The debate over "woman writing", that is, if there is a particular style and content that distinguishes it from "general" writing, has been in the foray for quite sometime. Many writers, including the ones featuring here, choose to distance themselves from being called "feminists" as it stamps them in a particular mould. "Everything is read from a feminist angle... I want to be as a novelist." (Deshpande). Nevertheless, the values and attitude that come through in their creative work have definite feminist overtones, call it humanist if you may, a term preferred by many. It could also be a spin-off from the post-Feminism introspection since the 1990s as the persisting rigidity and dogma, what Laxmi Kannan calls "prescriptive feminism," has made feminists somewhat ghettoised in the larger society. But the fact remains that the spurt of women writers in English started in the 1980s in India when the feminist movement was at its height.

As for "women experience", it is interesting to note that some of these writers took up writing seriously while experiencing motherhood. From their own confessions, it was horrendously stressful to manage all these — bringing up babies, household duties, writing. But it was also one of the most creative periods and led later maturing into full-time careers as writers.
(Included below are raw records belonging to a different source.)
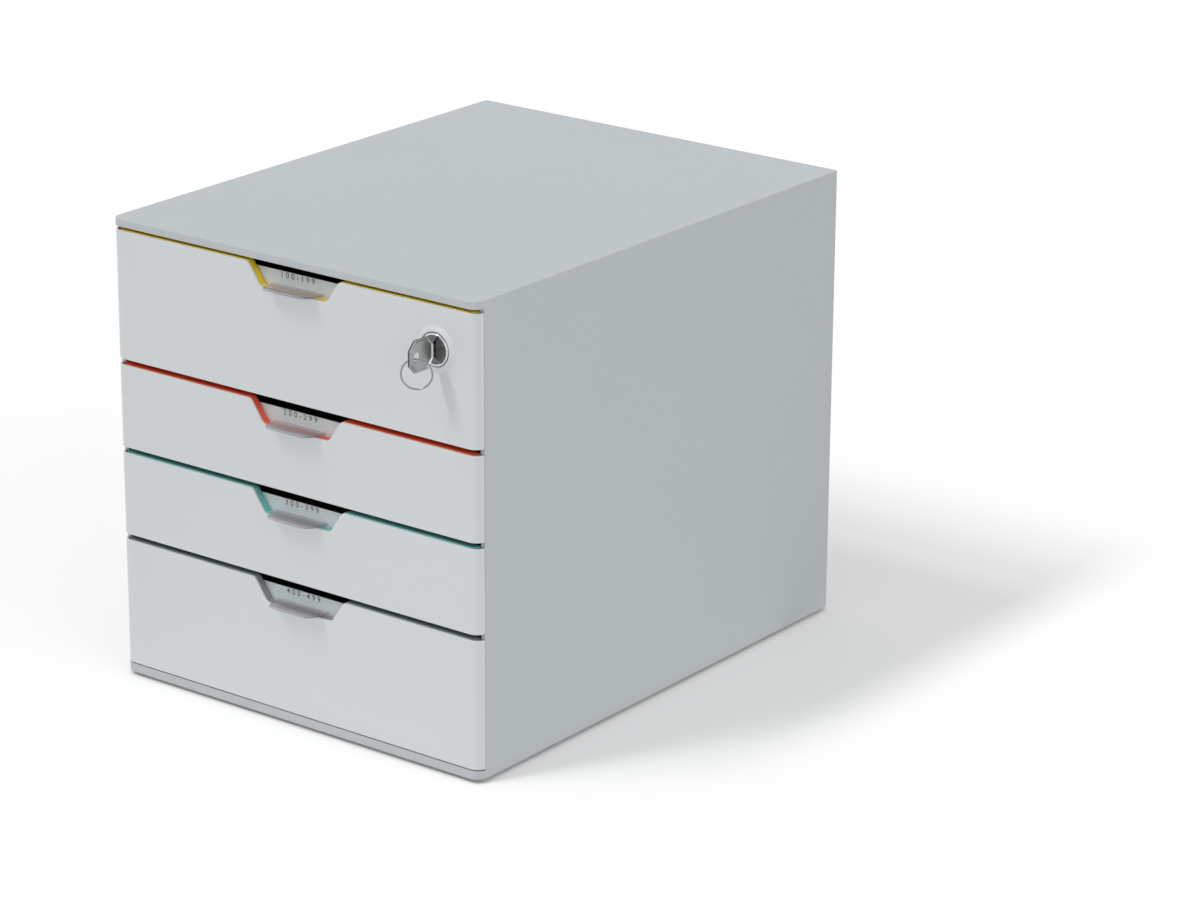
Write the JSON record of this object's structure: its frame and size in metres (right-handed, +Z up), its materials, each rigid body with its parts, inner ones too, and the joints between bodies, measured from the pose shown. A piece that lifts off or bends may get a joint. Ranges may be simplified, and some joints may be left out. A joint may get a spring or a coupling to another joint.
{
  "type": "desktop file drawer",
  "caption": "Free-standing desktop drawer box for office papers, with coloured front frames, clear label grips and a cam lock with key on the top drawer.",
  "frame": {"origin": "on the surface it stands on, below the middle of its overall length with the key in the lock", "axes": "+Z up, +Y to the back of the housing, +X to the right seen from the front"},
  "size_m": [0.28, 0.38, 0.292],
  "materials": {
    "housing": "fine matte texture, cool light grey",
    "front": "fine matte texture, pale grey",
    "tray": "satin moulded plastic, light grey",
    "runner": "satin moulded plastic, dark grey",
    "foot_rubber": "matte black rubber",
    "frame_yellow": "satin yellow plastic",
    "frame_coral": "satin coral red plastic",
    "frame_turquoise": "satin turquoise plastic",
    "frame_grey": "satin mid-grey plastic",
    "clear_grip": "clear polished plastic",
    "label_card": null,
    "lock_chrome": "polished chrome",
    "lock_face": "dark satin steel",
    "lock_steel": "zinc-plated steel",
    "key_steel": "nickel-plated steel, fine brushing",
    "ring_steel": "bright steel wire"
  },
  "bodies": {
    "housing": {"housing_shell": "housing", "back_panel": "housing", "runner_left": "runner", "runner_right": "runner", "rubber_feet": "foot_rubber", "lock_strike": "housing"},
    "drawer_1": {"drawer_1_tray": "tray", "drawer_1_front": "front", "drawer_1_frame": "frame_yellow", "drawer_1_grip": "clear_grip", "drawer_1_label": "label_card", "lock_barrel": "lock_chrome", "lock_nut": "lock_steel"},
    "drawer_2": {"drawer_2_tray": "tray", "drawer_2_front": "front", "drawer_2_frame": "frame_coral", "drawer_2_grip": "clear_grip", "drawer_2_label": "label_card"},
    "drawer_3": {"drawer_3_tray": "tray", "drawer_3_front": "front", "drawer_3_frame": "frame_turquoise", "drawer_3_grip": "clear_grip", "drawer_3_label": "label_card"},
    "drawer_4": {"drawer_4_tray": "tray", "drawer_4_front": "front", "drawer_4_frame": "frame_grey", "drawer_4_grip": "clear_grip", "drawer_4_label": "label_card"},
    "lock_plug": {"lock_plug": "lock_face", "lock_cam": "lock_steel", "cam_screw": "lock_steel"},
    "key": {"key": "key_steel"},
    "key_ring": {"key_ring": "ring_steel"}
  },
  "joints": [
    {"name": "drawer_1_slide", "type": "slide", "parent": "housing", "child": "drawer_1", "axis": [0, -1, 0], "range_m": [0, 0.24]},
    {"name": "drawer_2_slide", "type": "slide", "parent": "housing", "child": "drawer_2", "axis": [0, -1, 0], "range_m": [0, 0.24]},
    {"name": "drawer_3_slide", "type": "slide", "parent": "housing", "child": "drawer_3", "axis": [0, -1, 0], "range_m": [0, 0.24]},
    {"name": "drawer_4_slide", "type": "slide", "parent": "housing", "child": "drawer_4", "axis": [0, -1, 0], "range_m": [0, 0.24]},
    {"name": "lock_turn", "type": "hinge", "parent": "drawer_1", "child": "lock_plug", "pos_m": [0.1098, -0.166, 0.2595], "axis": [0, 1, 0], "range_deg": [0, 90]},
    {"name": "key_withdraw", "type": "slide", "parent": "lock_plug", "child": "key", "axis": [0, -1, 0], "range_m": [0, 0.022]},
    {"name": "key_ring_swing", "type": "hinge", "parent": "key", "child": "key_ring", "pos_m": [0.1098, -0.1833, 0.2579], "axis": [1, 0, 0], "range_deg": [-45, 45]}
  ]
}
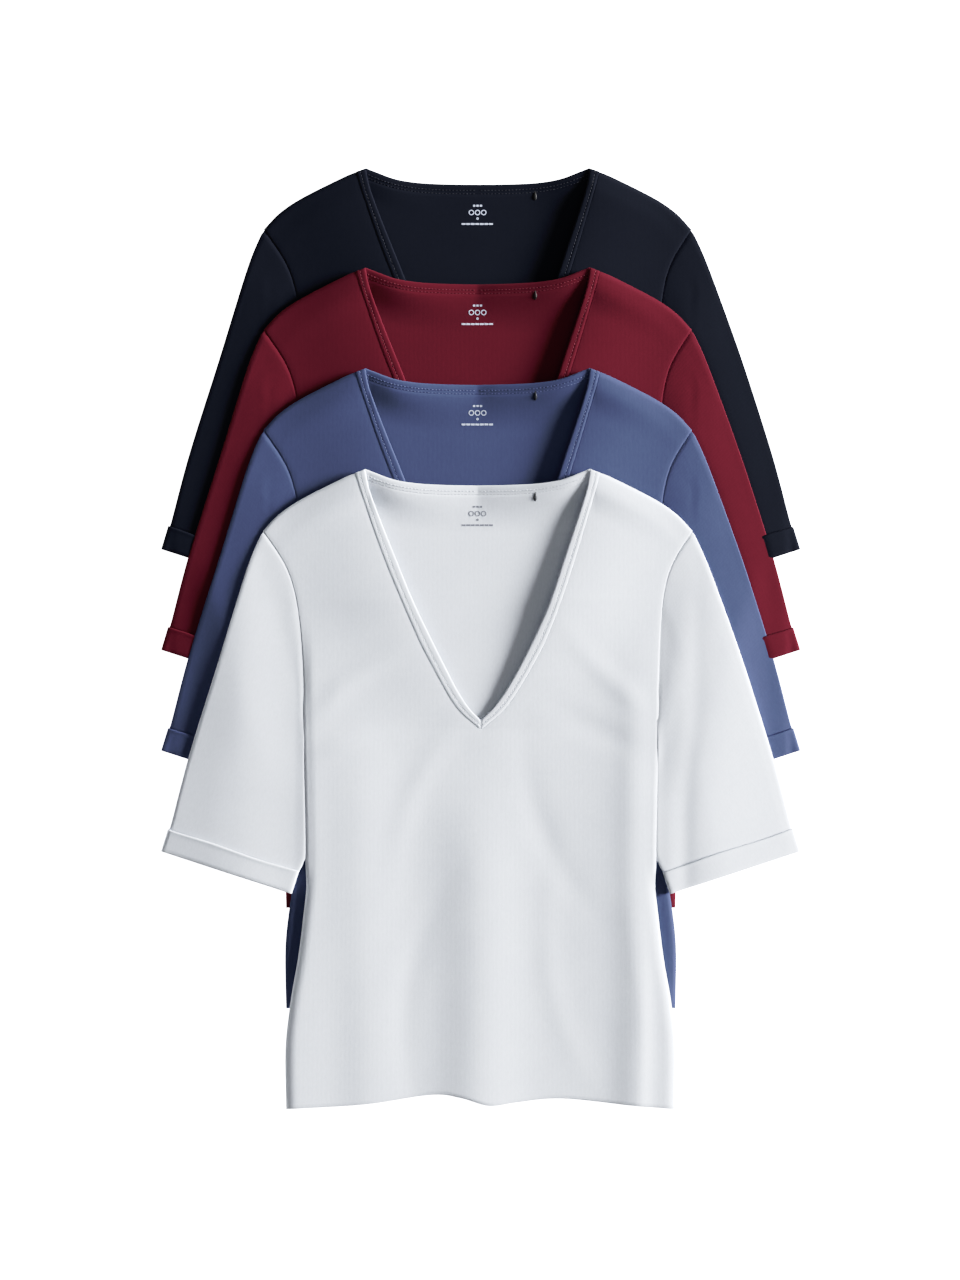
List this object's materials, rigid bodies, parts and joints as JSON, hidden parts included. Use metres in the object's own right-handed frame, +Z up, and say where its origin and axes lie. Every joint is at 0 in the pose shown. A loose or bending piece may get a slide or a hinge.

Besides the personal lives as writers other relevant issues come up too in the book: Is the chasm between the rural and "English-educated" woman increasing? Does the "different" readership also add to it? Why pride in the woman being a writer later turns into hostility in the family when the content doesn't fall into socially approved themes? Has anything changed at all? "...sometimes change is only a veneer" (Hariharan). But then Kannan also reminds of the need to recognise that society is changing too and today many men are sensitive to "women" but are clubbed together as "men" — a hostile entity.

The musings from these creative, and successful, women echo many voices who are not necessarily writers. Connoisseurs of English writing in India as well as those looking for sharing "woman to woman" camaraderie should find the book appealing.

The production is generally good. However, more attention should have been paid to the dust jacket. Commas missing or typos like "Desphande" (sic) doesn't enhance a book of this stature.

Tense Past, Tense Present: Women Writing in English, edited by Joel Kuortti, Stree, Rs 450.